* [To be done]: Would you quote the material below from its first line through the line containing "[circle(CROSS_X, z, TUBE_BORE)])", exactly and with both ends included?

* [Given data]:
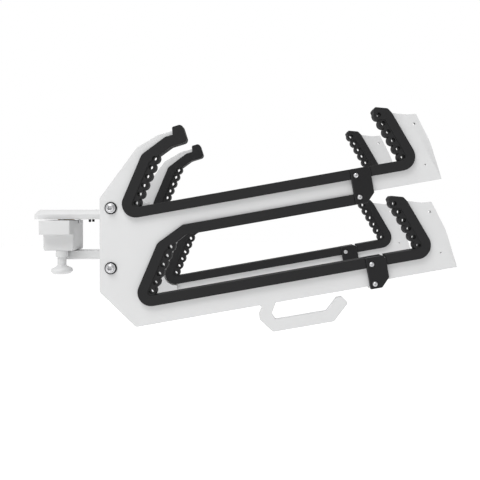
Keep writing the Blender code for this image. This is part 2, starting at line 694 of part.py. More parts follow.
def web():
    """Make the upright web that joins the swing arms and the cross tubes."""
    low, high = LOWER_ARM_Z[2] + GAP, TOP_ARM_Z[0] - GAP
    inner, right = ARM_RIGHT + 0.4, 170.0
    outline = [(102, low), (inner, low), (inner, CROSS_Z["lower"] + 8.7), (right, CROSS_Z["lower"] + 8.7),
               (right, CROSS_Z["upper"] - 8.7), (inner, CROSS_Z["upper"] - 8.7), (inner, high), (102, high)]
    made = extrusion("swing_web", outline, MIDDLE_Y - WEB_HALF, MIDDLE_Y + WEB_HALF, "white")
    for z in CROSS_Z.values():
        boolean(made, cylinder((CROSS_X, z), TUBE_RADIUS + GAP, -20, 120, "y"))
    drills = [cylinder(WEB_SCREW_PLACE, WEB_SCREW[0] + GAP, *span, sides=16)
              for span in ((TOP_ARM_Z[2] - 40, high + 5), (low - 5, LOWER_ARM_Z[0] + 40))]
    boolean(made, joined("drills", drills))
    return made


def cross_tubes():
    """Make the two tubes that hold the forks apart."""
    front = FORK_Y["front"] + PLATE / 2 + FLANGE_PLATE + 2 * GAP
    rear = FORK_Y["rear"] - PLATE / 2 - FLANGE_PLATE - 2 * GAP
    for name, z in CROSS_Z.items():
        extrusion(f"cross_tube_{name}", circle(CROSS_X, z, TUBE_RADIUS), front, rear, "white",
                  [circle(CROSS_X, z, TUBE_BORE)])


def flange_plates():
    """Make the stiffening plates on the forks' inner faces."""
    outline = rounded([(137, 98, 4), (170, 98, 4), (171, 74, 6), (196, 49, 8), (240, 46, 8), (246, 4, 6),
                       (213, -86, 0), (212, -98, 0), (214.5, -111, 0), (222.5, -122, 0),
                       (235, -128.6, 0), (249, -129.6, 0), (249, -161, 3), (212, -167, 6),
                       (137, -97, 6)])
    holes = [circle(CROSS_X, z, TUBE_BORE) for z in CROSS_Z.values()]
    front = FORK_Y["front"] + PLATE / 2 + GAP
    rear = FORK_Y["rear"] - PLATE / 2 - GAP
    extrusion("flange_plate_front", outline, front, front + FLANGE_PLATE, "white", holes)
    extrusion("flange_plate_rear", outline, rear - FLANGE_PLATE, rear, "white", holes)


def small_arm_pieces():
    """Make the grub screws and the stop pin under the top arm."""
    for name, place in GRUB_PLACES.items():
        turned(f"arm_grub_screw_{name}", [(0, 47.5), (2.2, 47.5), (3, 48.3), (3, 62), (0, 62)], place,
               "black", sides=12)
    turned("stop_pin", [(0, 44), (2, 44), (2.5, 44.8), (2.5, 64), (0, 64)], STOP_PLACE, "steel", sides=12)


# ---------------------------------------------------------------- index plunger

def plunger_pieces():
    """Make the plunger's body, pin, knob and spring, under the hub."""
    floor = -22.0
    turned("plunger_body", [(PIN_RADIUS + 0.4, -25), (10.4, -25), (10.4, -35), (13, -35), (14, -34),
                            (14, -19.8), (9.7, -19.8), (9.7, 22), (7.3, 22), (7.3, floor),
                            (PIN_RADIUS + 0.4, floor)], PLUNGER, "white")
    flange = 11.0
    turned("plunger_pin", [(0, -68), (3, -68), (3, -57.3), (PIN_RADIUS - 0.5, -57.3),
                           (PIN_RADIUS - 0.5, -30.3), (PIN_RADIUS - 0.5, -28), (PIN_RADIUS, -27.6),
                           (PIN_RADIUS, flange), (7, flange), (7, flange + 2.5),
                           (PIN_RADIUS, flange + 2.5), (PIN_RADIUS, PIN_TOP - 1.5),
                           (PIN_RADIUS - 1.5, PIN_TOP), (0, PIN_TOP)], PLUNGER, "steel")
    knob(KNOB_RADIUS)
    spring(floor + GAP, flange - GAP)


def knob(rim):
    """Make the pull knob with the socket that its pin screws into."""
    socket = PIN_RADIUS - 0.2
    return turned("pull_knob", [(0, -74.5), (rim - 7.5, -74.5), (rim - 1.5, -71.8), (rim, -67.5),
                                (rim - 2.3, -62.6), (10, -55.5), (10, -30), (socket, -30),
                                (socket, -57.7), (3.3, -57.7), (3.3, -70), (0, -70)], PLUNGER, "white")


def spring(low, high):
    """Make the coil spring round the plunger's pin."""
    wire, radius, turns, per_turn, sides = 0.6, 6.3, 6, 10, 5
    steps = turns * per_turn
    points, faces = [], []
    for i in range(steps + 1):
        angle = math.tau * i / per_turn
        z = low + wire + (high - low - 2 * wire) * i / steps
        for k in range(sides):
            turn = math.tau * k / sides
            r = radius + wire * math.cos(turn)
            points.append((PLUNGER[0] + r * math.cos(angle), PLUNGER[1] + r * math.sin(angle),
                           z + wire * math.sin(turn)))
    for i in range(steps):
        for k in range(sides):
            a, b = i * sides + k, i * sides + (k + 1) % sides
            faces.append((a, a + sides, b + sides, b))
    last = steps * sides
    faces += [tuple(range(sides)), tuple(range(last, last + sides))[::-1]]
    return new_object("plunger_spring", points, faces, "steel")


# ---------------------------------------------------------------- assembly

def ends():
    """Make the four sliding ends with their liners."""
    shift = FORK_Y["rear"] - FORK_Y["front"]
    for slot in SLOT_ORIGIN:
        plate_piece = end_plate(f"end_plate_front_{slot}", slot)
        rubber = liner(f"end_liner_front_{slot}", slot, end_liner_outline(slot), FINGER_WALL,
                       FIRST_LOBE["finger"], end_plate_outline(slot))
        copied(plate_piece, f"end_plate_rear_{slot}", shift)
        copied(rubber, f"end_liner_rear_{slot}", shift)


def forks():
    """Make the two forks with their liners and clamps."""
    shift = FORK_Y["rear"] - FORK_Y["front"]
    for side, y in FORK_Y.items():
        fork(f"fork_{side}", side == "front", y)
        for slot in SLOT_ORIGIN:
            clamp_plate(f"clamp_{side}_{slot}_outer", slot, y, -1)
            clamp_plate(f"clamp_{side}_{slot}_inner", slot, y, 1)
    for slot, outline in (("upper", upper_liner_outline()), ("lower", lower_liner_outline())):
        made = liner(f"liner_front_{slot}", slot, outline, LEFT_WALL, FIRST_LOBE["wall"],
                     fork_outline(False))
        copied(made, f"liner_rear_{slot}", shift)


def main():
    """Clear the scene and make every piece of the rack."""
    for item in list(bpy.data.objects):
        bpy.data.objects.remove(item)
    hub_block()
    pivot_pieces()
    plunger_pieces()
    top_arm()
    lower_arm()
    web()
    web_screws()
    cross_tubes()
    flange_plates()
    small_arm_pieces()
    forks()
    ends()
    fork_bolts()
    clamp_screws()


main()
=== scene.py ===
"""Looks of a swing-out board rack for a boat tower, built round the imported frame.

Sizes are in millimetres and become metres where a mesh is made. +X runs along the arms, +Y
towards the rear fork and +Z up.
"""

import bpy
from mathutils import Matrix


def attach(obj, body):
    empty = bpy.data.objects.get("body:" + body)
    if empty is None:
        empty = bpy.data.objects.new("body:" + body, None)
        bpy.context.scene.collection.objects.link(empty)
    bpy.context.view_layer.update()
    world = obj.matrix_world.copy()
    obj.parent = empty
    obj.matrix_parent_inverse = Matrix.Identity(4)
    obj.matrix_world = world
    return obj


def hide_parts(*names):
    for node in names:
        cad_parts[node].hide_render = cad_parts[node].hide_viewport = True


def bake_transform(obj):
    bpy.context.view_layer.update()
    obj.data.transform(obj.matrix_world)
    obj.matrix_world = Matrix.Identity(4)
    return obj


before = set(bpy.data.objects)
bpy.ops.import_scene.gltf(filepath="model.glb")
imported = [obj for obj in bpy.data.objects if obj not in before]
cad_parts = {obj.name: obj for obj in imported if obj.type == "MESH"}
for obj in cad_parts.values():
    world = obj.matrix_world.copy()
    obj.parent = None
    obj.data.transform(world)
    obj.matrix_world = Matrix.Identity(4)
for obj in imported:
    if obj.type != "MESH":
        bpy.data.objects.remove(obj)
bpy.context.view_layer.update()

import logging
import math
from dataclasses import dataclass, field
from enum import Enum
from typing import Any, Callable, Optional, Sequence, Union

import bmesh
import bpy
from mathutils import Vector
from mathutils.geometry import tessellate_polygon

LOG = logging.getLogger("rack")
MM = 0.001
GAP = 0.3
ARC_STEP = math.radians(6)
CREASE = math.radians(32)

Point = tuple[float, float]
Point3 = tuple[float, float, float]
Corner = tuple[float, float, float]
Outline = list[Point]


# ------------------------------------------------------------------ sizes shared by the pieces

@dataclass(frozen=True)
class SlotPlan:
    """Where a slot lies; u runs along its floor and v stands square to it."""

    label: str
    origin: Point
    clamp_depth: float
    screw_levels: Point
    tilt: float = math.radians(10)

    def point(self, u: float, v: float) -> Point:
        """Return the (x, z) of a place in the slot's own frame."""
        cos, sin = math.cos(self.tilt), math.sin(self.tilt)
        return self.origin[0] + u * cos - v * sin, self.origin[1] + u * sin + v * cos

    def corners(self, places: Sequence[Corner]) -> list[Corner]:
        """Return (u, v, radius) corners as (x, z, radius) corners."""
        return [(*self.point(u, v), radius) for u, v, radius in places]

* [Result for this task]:
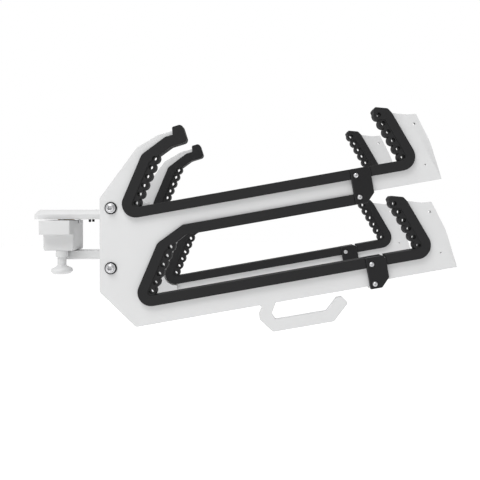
Keep writing the Blender code for this image. This is part 2, starting at line 694 of part.py. More parts follow.
def web():
    """Make the upright web that joins the swing arms and the cross tubes."""
    low, high = LOWER_ARM_Z[2] + GAP, TOP_ARM_Z[0] - GAP
    inner, right = ARM_RIGHT + 0.4, 170.0
    outline = [(102, low), (inner, low), (inner, CROSS_Z["lower"] + 8.7), (right, CROSS_Z["lower"] + 8.7),
               (right, CROSS_Z["upper"] - 8.7), (inner, CROSS_Z["upper"] - 8.7), (inner, high), (102, high)]
    made = extrusion("swing_web", outline, MIDDLE_Y - WEB_HALF, MIDDLE_Y + WEB_HALF, "white")
    for z in CROSS_Z.values():
        boolean(made, cylinder((CROSS_X, z), TUBE_RADIUS + GAP, -20, 120, "y"))
    drills = [cylinder(WEB_SCREW_PLACE, WEB_SCREW[0] + GAP, *span, sides=16)
              for span in ((TOP_ARM_Z[2] - 40, high + 5), (low - 5, LOWER_ARM_Z[0] + 40))]
    boolean(made, joined("drills", drills))
    return made


def cross_tubes():
    """Make the two tubes that hold the forks apart."""
    front = FORK_Y["front"] + PLATE / 2 + FLANGE_PLATE + 2 * GAP
    rear = FORK_Y["rear"] - PLATE / 2 - FLANGE_PLATE - 2 * GAP
    for name, z in CROSS_Z.items():
        extrusion(f"cross_tube_{name}", circle(CROSS_X, z, TUBE_RADIUS), front, rear, "white",
                  [circle(CROSS_X, z, TUBE_BORE)])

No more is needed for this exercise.